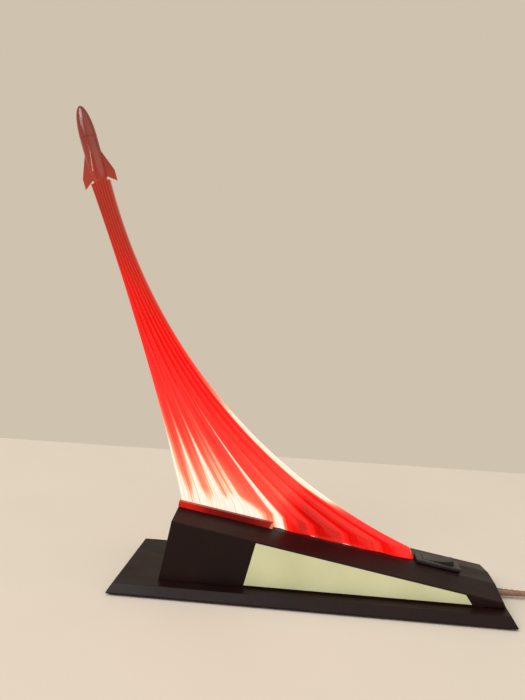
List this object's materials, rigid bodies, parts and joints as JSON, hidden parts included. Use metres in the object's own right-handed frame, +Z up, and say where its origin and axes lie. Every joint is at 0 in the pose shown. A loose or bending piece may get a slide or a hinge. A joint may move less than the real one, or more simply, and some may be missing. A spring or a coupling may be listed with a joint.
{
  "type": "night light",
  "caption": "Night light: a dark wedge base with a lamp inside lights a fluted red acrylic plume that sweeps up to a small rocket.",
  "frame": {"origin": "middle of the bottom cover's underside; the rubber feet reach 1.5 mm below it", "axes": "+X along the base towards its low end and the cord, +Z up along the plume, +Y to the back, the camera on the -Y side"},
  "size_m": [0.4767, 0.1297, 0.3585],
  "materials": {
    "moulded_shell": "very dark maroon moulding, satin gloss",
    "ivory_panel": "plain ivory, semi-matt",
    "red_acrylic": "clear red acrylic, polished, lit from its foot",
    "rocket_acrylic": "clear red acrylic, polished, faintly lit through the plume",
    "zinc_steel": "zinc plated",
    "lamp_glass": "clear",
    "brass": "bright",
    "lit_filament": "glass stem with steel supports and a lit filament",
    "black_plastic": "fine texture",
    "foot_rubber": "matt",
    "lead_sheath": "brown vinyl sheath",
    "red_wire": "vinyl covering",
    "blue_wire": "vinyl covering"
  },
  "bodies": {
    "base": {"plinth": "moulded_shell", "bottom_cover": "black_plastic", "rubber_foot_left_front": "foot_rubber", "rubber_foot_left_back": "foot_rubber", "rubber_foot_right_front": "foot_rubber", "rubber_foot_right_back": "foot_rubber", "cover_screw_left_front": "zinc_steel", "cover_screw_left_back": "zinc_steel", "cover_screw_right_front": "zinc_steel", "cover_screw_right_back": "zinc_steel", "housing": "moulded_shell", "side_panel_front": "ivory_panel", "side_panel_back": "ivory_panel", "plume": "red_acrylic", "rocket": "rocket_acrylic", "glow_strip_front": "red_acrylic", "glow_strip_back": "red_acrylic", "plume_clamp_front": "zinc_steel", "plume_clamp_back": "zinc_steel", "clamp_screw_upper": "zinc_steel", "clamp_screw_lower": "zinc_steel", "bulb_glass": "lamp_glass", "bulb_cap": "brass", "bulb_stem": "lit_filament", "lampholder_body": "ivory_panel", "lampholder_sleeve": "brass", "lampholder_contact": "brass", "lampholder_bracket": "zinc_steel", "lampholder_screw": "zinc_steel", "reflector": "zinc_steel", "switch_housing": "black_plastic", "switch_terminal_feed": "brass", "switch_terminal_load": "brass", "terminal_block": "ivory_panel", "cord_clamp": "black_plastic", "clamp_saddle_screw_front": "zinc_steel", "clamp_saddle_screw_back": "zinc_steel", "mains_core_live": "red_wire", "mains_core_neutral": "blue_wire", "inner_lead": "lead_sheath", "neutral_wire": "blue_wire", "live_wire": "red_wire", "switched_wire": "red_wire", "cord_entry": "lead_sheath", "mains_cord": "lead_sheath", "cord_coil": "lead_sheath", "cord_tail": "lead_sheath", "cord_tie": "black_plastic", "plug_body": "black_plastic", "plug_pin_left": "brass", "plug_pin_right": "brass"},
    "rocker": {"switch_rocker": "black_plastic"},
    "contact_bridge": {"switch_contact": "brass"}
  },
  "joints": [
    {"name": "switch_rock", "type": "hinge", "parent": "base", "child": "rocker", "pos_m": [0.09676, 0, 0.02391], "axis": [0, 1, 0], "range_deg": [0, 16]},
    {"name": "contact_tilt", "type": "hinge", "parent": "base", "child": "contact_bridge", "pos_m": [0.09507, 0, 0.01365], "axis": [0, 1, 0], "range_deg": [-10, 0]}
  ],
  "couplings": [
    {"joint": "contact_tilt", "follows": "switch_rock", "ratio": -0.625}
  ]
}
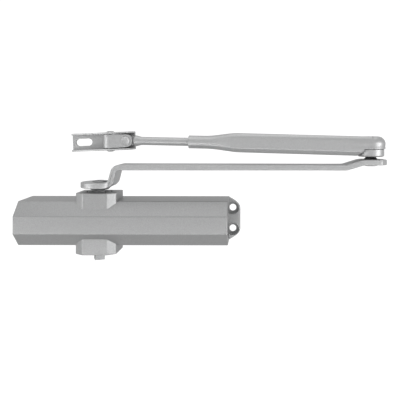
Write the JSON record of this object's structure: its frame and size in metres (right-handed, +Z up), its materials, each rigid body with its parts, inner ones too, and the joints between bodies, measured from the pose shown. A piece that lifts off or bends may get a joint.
- - - - -
* **Stated exercise**: Search the data for "that". Copy every matching line.

* **Solution to this exercise**:
  "caption": "Night light: a dark wedge base with a lamp inside lights a fluted red acrylic plume that sweeps up to a small rocket.",
Write the JSON record of this object's structure: its frame and size in metres (right-handed, +Z up), its materials, each rigid body with its parts, inner ones too, and the joints between bodies, measured from the pose shown. A piece that lifts off or bends may get a joint.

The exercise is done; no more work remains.